# Implementation Goals
From a working Transport Layer (TL + Socket) implementation, wrap/decorate to add an disruption layer, to simulate various network incidents:
- Delay (fixed, random, ...)
- Reordering packets
- Packet injection (duplication, fake packets,...)
- Packet loss
- Buffer/Jam behavior (blocking packets until threshold on time/#packets/...)
- other behaviors
Suggested implementation direction:
- focus on sender-side: trigger new behaviors on calling Send()

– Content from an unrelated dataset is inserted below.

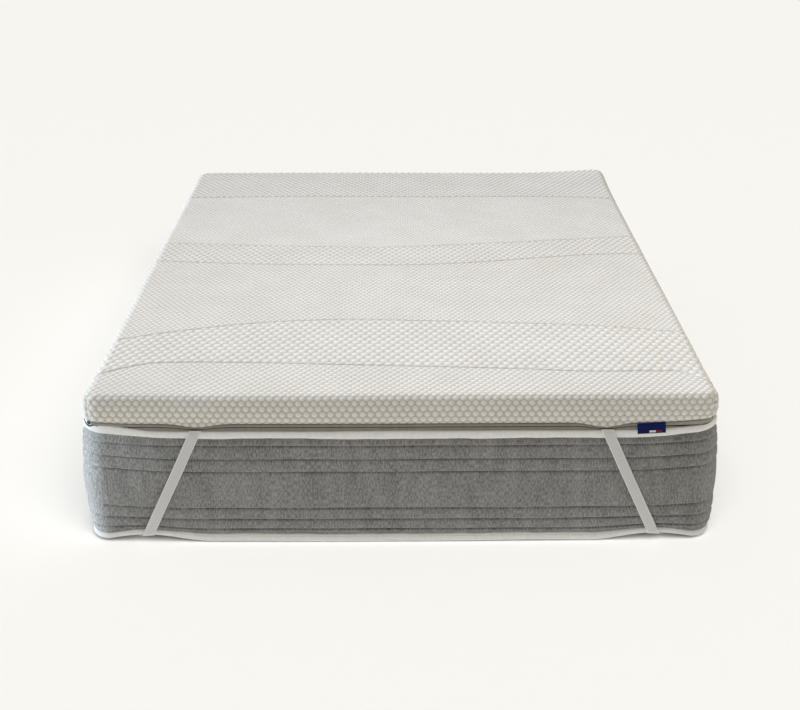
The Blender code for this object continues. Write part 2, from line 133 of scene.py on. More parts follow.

- implement a new Socket type (leveraging the existing interface), wrapping another socket
# Implementation
## Design choices
- Buffer Jam: we realized that taking into account the number of packets to be buffered will introduce sequentiality. It might be better to simulate the jam using sinusoidal (or similar, having a stateful filter) delays
- Injection: Beyond randomizing the payload, we also thought about spoofing (changing the source address for example).
But:
- too 'random' packets -> trigger early drops, more useful as unit tests rather than stress-test
- crafting precise packets: hard to define, + risk of implementing an actual attack (overkill given the threat model considered?)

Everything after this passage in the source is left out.